EXERCISE DIRECTIONS:
From the listing below, copy only the lines from the line that contains "Recreate this object as parametric OpenSCAD" to the line that contains "rim_h = 16.6; // [16:0.1:18]", counting those two lines as part of the copy.

EXCERPTED DATA:
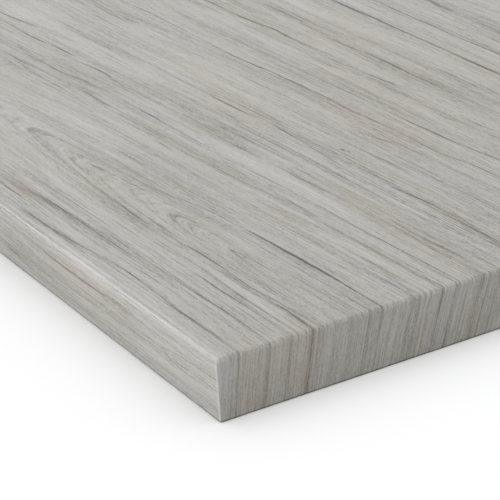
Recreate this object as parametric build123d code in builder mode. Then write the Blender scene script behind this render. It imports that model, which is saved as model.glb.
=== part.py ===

* * *

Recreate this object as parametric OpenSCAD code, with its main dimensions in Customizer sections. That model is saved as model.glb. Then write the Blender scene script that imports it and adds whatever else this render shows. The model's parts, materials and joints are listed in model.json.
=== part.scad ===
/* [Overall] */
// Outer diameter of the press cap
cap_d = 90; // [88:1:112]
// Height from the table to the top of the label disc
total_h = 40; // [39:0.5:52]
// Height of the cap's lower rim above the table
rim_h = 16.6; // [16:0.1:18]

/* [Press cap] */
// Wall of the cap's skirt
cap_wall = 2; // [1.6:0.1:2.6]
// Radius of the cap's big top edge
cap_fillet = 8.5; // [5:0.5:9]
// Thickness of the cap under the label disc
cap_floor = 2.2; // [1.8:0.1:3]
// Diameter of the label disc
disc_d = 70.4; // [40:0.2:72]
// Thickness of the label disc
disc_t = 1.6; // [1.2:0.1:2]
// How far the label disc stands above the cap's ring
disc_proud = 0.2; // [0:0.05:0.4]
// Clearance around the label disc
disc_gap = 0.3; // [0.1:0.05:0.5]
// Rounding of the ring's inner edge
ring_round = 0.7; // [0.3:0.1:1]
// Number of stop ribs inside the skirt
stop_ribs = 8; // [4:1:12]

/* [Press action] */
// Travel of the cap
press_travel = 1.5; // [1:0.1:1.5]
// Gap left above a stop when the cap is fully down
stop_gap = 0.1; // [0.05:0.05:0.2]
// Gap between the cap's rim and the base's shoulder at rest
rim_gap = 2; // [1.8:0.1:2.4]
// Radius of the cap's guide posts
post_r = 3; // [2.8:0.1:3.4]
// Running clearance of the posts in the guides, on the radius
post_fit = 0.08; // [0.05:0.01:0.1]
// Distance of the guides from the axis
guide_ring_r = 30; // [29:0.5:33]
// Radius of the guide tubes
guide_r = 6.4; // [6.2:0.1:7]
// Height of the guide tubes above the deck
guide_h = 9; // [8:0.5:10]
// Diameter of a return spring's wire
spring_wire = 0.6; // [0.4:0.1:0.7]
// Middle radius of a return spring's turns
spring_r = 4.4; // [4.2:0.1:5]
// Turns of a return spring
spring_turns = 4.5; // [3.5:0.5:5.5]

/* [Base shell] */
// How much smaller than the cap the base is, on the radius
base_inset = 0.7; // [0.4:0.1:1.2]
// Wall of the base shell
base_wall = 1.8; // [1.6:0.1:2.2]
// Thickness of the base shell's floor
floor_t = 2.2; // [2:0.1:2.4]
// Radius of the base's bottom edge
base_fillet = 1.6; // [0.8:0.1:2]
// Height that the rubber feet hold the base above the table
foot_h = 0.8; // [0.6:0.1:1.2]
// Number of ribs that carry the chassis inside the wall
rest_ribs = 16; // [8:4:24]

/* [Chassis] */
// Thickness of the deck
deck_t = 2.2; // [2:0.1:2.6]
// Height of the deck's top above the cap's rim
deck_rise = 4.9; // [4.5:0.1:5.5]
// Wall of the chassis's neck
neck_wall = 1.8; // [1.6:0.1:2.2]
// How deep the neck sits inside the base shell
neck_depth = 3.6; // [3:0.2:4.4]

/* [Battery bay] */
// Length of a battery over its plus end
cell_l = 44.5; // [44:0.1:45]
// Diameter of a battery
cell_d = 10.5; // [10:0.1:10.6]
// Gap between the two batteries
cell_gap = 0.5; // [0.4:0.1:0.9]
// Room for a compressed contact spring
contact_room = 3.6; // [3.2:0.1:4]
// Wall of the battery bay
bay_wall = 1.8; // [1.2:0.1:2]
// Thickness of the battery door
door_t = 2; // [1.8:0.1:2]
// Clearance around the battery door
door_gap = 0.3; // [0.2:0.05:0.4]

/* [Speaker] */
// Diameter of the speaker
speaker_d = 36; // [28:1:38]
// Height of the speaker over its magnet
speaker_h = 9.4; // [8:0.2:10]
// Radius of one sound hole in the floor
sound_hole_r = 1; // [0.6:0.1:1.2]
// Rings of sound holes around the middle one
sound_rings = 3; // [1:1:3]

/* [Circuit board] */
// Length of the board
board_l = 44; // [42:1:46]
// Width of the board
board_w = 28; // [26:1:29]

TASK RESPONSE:
Recreate this object as parametric OpenSCAD code, with its main dimensions in Customizer sections. That model is saved as model.glb. Then write the Blender scene script that imports it and adds whatever else this render shows. The model's parts, materials and joints are listed in model.json.
=== part.scad ===
/* [Overall] */
// Outer diameter of the press cap
cap_d = 90; // [88:1:112]
// Height from the table to the top of the label disc
total_h = 40; // [39:0.5:52]
// Height of the cap's lower rim above the table
rim_h = 16.6; // [16:0.1:18]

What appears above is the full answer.